Atty. Causapin was not negligent when he filed the First Petition with the RTC of Malolos City |
As well, the Court does not find Atty. Causapin liable for negligence, whether simple or gross, for his supposed failure to verify the residence of Florentina.
In his submissions before the IBP, Atty. Causapin honestly believed that Florentina's residence in Japan was merely temporary, and that she did not abandon her residence in the Philippines. His understanding was supported by Florentina's actions since she regularly returned to the Philippines, particularly, in Hagonoy, Bulacan where she maintained a house. Florentina and Rolando's common child was also enrolled in a local private school in Hagonoy, Bulacan.46 Atty. Causapin, thus, had good reason to file the First Petition before the RTC of Malolos City, as Florentina maintained her residence in Bulacan.

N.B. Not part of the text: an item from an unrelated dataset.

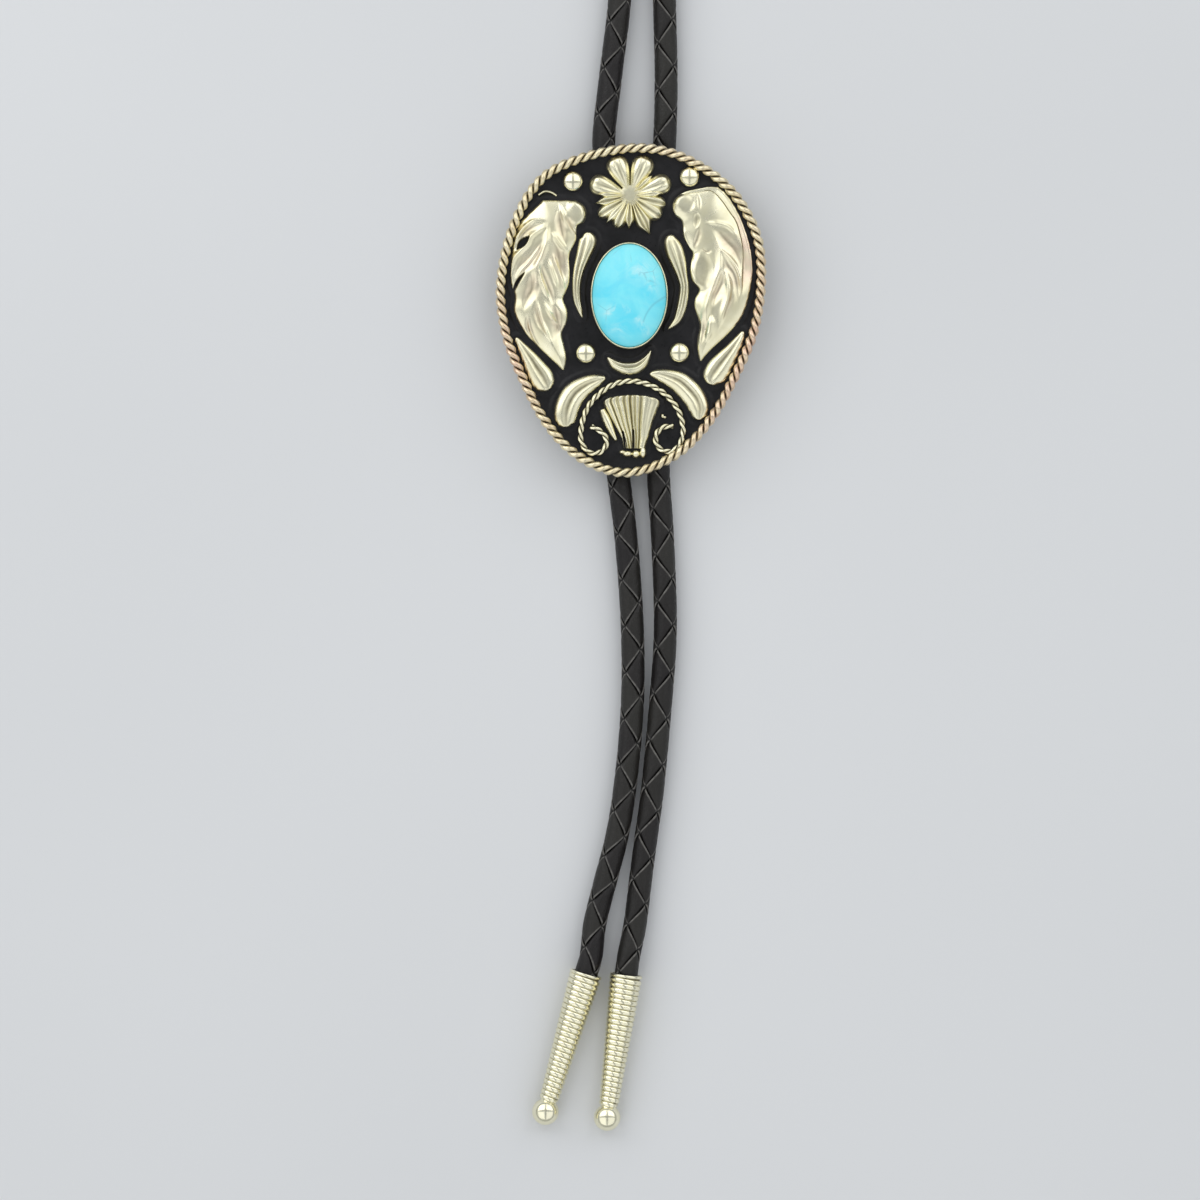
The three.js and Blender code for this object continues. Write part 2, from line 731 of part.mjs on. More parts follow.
const rightRun = [
  { x: 6.6, y: -38, lift: 0.4 },
  { x: 7.6, y: -54, lift: 0.1 },
  { x: 8.3, y: -77, lift: 0 },
  { x: 7, y: -96, lift: 0 },
  { x: 5.1, y: -116, lift: 0 },
  { x: 3.6, y: -127, lift: 0 },
  { x: 2.4, y: -136.2, lift: 0 },
  { x: 1.0, y: -147.5, lift: 0.3 },
];

function throughClip(x, upwards) {
  const reach = clip.length / 2 + 2 * cord.diameter;
  const places = [-reach, -clip.length / 2, clip.length / 2, reach];
  return (upwards ? places : places.reverse()).map((y) => ({ x, y, lift: channelZ - cordRestZ }));
}

function intoTip(row) {
  const { mouth, towards } = tipAxis(row);
  const depths = [tip.socket - seatGap, tip.socket / 2, 0, -tip.socket / 2];
  return depths.map((depth) => {
    const at = mouth.clone().addScaledVector(towards, -depth);
    return { x: at.x, y: at.y, lift: at.z - cordRestZ };
  });
}

function makeCord() {
  const route = [
    ...intoTip(tips[0]),
    ...leftRun,
    ...throughClip(clip.centre - clip.spacing / 2, true),
    ...neckLoop,
    ...throughClip(clip.centre + clip.spacing / 2, false),
    ...rightRun,
    ...intoTip(tips[1]).reverse(),
  ];
  const points = route.map((at) => new THREE.Vector3(at.x, at.y, cordRestZ + at.lift));
  const line = new THREE.CatmullRomCurve3(points);
  line.arcLengthDivisions = 2000;
  const sides = 10;
  const section = new THREE.Shape();
  for (let i = 0; i < sides; i += 1) {
    const angle = 2 * Math.PI * i / sides;
    const x = cord.diameter / 2 * Math.cos(angle);
    const y = cord.diameter / 2 * Math.sin(angle);
    if (i === 0) {
      section.moveTo(x, y);
    } else {
      section.lineTo(x, y);
    }
  }
  return new THREE.ExtrudeGeometry(section, { steps: cord.steps, extrudePath: line, bevelEnabled: false });
}

// Assembly

addPiece('plate', makePlate(), enamel);
addPiece('rope_rim', makeRimRope(), ropeMetal);
addPiece('bezel', makeBezel(), silver);
addPiece('stone', makeStone(), turquoise);
beadRows.forEach((row, i) => addPiece(`bead_${i + 1}`, makeBead(row), silver));
addPiece('flower', makeFlower(), silver);
addPiece('leaf_left', moulding(edgeSections(leafLeftRows), 6, leaf.thickness, veined), silver);
addPiece('leaf_right', moulding(edgeSections(leafRightRows), 6, leaf.thickness, veined), silver);
addPiece('leaf_stem',
  moulding(ribbonRows(stemRows, stem.width / halfWidth, 6), 2, stem.thickness, () => 1), silver);
carvings.forEach((piece) => {
  const sections = ribbonRows(piece.rows, piece.widest, 10);
  addPiece(piece.name, moulding(sections, 4, carving.thickness, grooved), silver);
});
addPiece('lasso', makeLasso(), silver);
addPiece('fan', moulding(edgeSections(fanRows), fanColumns, carving.thickness, fluted), silver);
addPiece('fan_spike', moulding(ribbonRows(bladeRows, bladeWidth, 5), 2, carving.thickness, () => 0.7), silver);
addPiece('clip', makeClip(), silver);
addPiece('cord', makeCord(), leather);
tips.forEach((row) => {
  const { mouth, towards } = tipAxis(row);
  const piece = addPiece(row.name, makeTip(), silver);
  piece.position.copy(mouth);
  piece.quaternion.setFromUnitVectors(new THREE.Vector3(0, 1, 0), towards);
});

export default tie;
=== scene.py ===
# Bolo tie: a cast slide with a set stone on a braided leather cord with two wound tips.
# Shapes are worked out in millimetres, and mesh_object() turns them into metres.
# +Y is up the neck, +X is to the right, +Z is out of the stone, and Z = 0 is the table.

import math

import bmesh
import bpy
import numpy as np
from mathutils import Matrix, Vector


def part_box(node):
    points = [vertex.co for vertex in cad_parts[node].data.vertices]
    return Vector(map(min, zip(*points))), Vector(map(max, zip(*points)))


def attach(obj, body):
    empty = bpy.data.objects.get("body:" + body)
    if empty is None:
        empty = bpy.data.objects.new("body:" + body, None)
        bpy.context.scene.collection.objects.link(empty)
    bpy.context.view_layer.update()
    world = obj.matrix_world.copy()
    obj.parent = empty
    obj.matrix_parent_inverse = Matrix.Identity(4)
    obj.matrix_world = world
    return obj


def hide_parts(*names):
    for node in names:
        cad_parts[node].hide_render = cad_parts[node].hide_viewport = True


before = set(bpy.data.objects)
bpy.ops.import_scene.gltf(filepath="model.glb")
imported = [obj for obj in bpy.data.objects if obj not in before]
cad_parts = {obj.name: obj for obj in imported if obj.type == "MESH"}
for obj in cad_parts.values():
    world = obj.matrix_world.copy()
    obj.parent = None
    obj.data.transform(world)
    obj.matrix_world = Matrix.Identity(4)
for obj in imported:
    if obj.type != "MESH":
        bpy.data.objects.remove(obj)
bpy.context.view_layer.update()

MM = 0.001
BODY = "root"

# Sizes, as the solids have them

SLIDE_WIDTH, SLIDE_HEIGHT = 65.0, 80.3
HALF = np.array([SLIDE_WIDTH / 2, SLIDE_HEIGHT / 2])
PLATE_SETBACK = 0.6
RIM_DIAMETER, RIM_TURNS = 2.5, 46
SETTING = np.array([-0.39, 3.493])
SETTING_HALF = np.array([9.3, 12.8])
BEZEL_WALL = 0.4
LASSO_DIAMETER, LASSO_TURN = 1.5, 4.4
ORNAMENT = 1.8
CORD_DIAMETER, CORD_REST = 5.6, 2.85
CLIP_LENGTH, CLIP_SPACING, CLIP_CENTRE = 26.0, 11.8, 0.9
CHANNEL_Z, CHANNEL_BORE, CHANNEL_OUTER = 3.841, 3.1, 3.9
TIP_LENGTH, TIP_MOUTH, TIP_NECK, TIP_BALL, TIP_SOCKET = 38.0, 8.0, 4.7, 6.4, 8.0
TIP_TURNS = 26
PLATE_BOTTOM, PLATE_TOP = (corner.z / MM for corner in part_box("plate"))
# How far round ornaments and the walls of reliefs reach down into the plate
SUNK, SKIRT = 0.2, 0.3


# Points, lines and meshes

def dense_curve(points, closed=False, steps=16):
    """A smooth line through the points, with many short pieces."""
    points = np.asarray(points, float)
    if closed:
        padded = np.concatenate([points[-1:], points, points[:2]])
    else:
        padded = np.concatenate(
            [2 * points[:1] - points[1:2], points, 2 * points[-1:] - points[-2:-1]])
    line = []
    share = np.linspace(0, 1, steps, endpoint=False)[:, None]
    for a, b, c, d in zip(padded, padded[1:], padded[2:], padded[3:]):
        g0, g1, g2 = (max(np.linalg.norm(q - p) ** 0.5, 1e-4) for p, q in ((a, b), (b, c), (c, d)))
        start = ((b - a) / g0 - (c - a) / (g0 + g1) + (c - b) / g1) * g1
        end = ((c - b) / g1 - (d - b) / (g1 + g2) + (d - c) / g2) * g1
        line.append(b + start * share + (3 * (c - b) - 2 * start - end) * share ** 2
                    + (2 * (b - c) + start + end) * share ** 3)
    line = np.concatenate(line)
    return line if closed else np.concatenate([line, points[-1:]])


def run_lengths(line):
    """How far along the line each of its points lies."""
    return np.concatenate([[0], np.cumsum(np.linalg.norm(np.diff(line, axis=0), axis=1))])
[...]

It must be noted that prior to the amendment of the Rule on Declaration of Absolute Nullity of Void Marriages and Annulment of Voidable Marriages47 (Rule), which was governing at the time material to this case,48 petitioner had the option to file the petition in the province or city where petitioner or respondent resided at least six months prior to the date of filing.49 The Rule further provided that in the case of a non-resident respondent, the petition may be initiated where non-resident respondent may be found in the Philippines, at the election of petitioner.50 In the case of a non-resident petitioner, such as Florentina, the Rule was silent.
On October 2, 2018, the Court issued a Resolution51 approving the Proposed Guidelines to Validate Compliance with the Jurisdictional Requirement Set Forth in A.M. No. 02-11-10-SC (Guidelines). Among other things, the Guidelines required the counsel of record to attach a sworn statement that he or she personally verified petitioner's residency, and that petitioner had indeed been residing thereat for at least six months prior to the filing of the petition.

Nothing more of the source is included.